Regardless I am in Canada and I wanna order one from here because it's the closest to me. Does anyone have any experiences with buying from retrosaga.ca? I'm really concerned about buying a fake everdrive and I don't really wanna buy from stoneagegamer as I feel like they're way more expensive that this site is.


----------



## Skyhigh_ (Mar 1, 2020)

can't speak on whether that website is legit but i can tell you that if it redirects to another website it probably means the shop/vendor just changed their website name, changed domains or registered a new one ( i have done this before) 


Did you go to their '' about us'' page?

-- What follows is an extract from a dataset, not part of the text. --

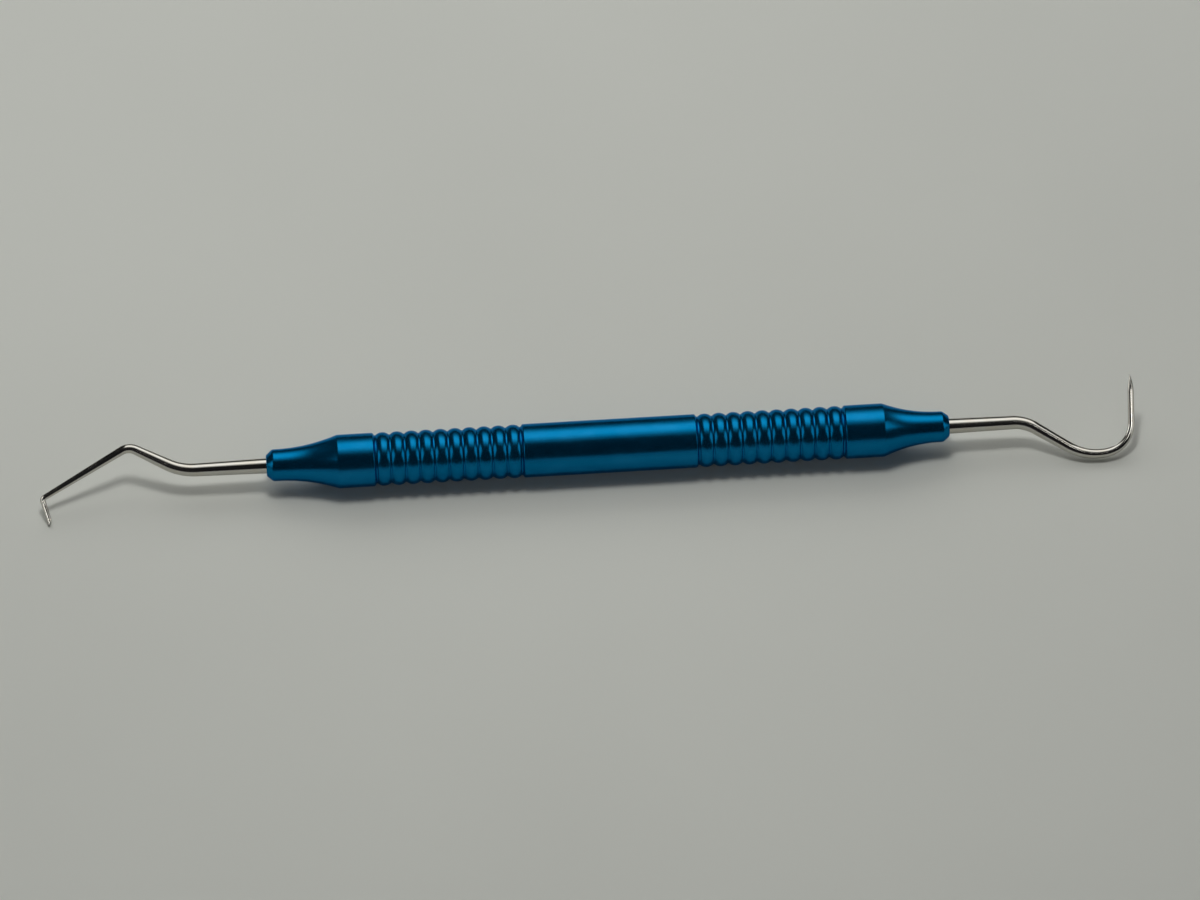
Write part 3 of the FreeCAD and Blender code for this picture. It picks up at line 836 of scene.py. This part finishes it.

They have pictures  of gameconnection shop on there which claim is part of their brand
https://retrosaga.ca/pages/about-us

Yes anyone can pull random pictures , but i doubt to maker of the card would be putting non legit dealers and linking them to bad buys.
Perhaps a simple message to the maker of the card may help confirm things?


----------



## WarioWaffles (Mar 3, 2020)

kbf said:


> Hi i'm not sure if this is the right place to post this so please move my thread if it isn't but I was wondering if this site is legit to buy from:
> 
> https://retrosaga.ca/ it's listed on the krikzz website as a dealer but on the dealers wesbite: https://krikzz.com/store/content/6-dealers it's actually gameconnection.ca that redirects to retrosaga. Which I found a bit fishy but i'm thinking maybe they just changed their domain name?
> 
> Regardless I am in Canada and I wanna order one from here because it's the closest to me. Does anyone have any experiences with buying from retrosaga.ca? I'm really concerned about buying a fake everdrive and I don't really wanna buy from stoneagegamer as I feel like they're way more expensive that this site is.



I think it's more likely you'd get nothing at all than a fake device but I can't speak to the authenticity of that site, sometimes it's best to go with something more expensive or inconvenient if it's more trustworthy.


----------